**What needs to be done**
Please give the listing again in its entirety, exactly as written.

## start Recorded information

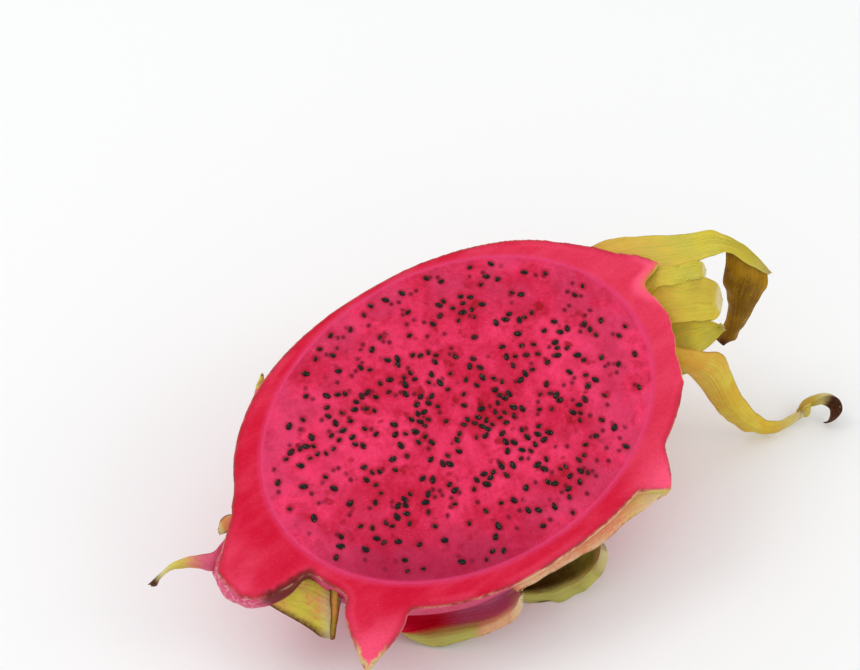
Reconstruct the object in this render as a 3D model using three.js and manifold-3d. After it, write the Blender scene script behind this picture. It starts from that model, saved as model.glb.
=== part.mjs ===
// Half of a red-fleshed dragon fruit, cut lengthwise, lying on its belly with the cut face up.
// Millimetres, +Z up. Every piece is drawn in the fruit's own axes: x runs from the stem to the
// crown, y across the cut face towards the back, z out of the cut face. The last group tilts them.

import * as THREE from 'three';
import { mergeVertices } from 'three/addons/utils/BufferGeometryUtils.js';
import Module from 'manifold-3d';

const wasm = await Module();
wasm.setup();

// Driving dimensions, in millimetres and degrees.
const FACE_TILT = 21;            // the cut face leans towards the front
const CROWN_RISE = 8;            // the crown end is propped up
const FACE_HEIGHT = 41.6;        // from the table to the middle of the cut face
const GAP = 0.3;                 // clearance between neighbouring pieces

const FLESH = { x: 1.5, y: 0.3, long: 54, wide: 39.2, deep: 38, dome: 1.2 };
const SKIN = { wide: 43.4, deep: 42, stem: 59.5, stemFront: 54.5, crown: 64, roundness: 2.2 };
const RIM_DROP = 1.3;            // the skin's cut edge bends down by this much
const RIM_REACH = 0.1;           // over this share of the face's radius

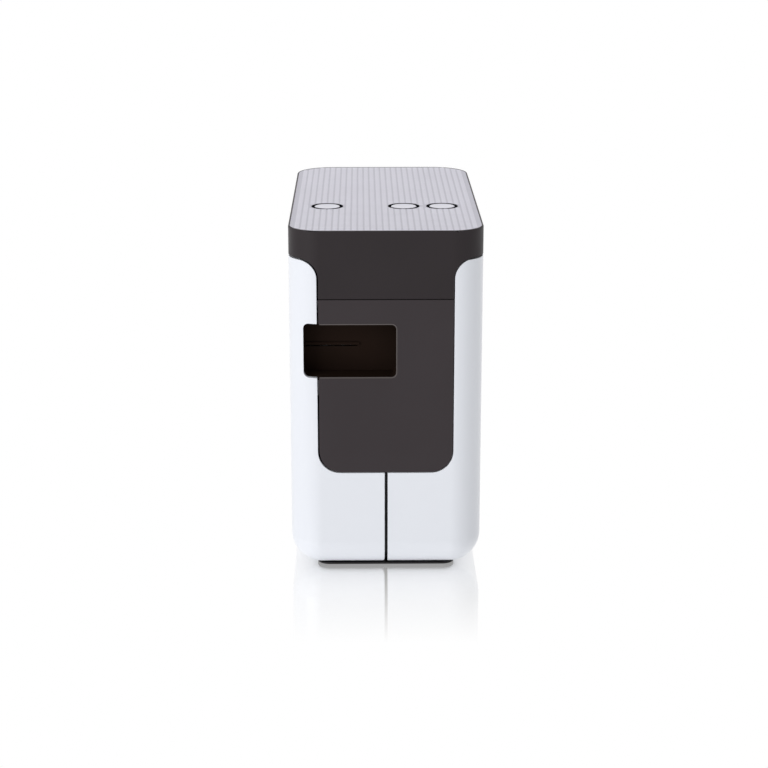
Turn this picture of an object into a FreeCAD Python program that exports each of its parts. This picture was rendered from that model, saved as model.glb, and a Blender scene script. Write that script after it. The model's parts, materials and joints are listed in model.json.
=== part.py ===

## end Recorded information

**Solved exercise**
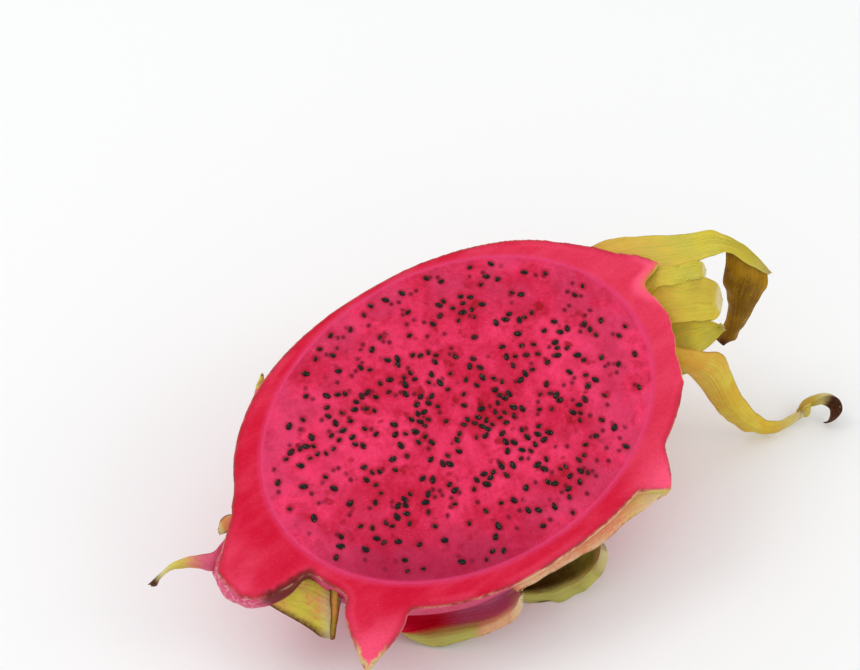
Reconstruct the object in this render as a 3D model using three.js and manifold-3d. After it, write the Blender scene script behind this picture. It starts from that model, saved as model.glb.
=== part.mjs ===
// Half of a red-fleshed dragon fruit, cut lengthwise, lying on its belly with the cut face up.
// Millimetres, +Z up. Every piece is drawn in the fruit's own axes: x runs from the stem to the
// crown, y across the cut face towards the back, z out of the cut face. The last group tilts them.

import * as THREE from 'three';
import { mergeVertices } from 'three/addons/utils/BufferGeometryUtils.js';
import Module from 'manifold-3d';

const wasm = await Module();
wasm.setup();

// Driving dimensions, in millimetres and degrees.
const FACE_TILT = 21;            // the cut face leans towards the front
const CROWN_RISE = 8;            // the crown end is propped up
const FACE_HEIGHT = 41.6;        // from the table to the middle of the cut face
const GAP = 0.3;                 // clearance between neighbouring pieces

const FLESH = { x: 1.5, y: 0.3, long: 54, wide: 39.2, deep: 38, dome: 1.2 };
const SKIN = { wide: 43.4, deep: 42, stem: 59.5, stemFront: 54.5, crown: 64, roundness: 2.2 };
const RIM_DROP = 1.3;            // the skin's cut edge bends down by this much
const RIM_REACH = 0.1;           // over this share of the face's radius

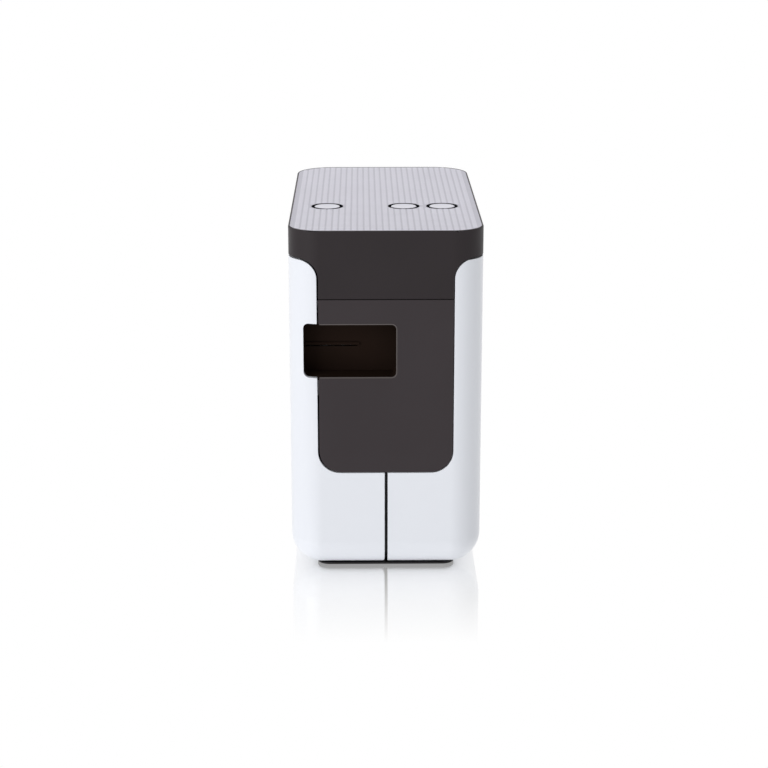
Turn this picture of an object into a FreeCAD Python program that exports each of its parts. This picture was rendered from that model, saved as model.glb, and a Blender scene script. Write that script after it. The model's parts, materials and joints are listed in model.json.
=== part.py ===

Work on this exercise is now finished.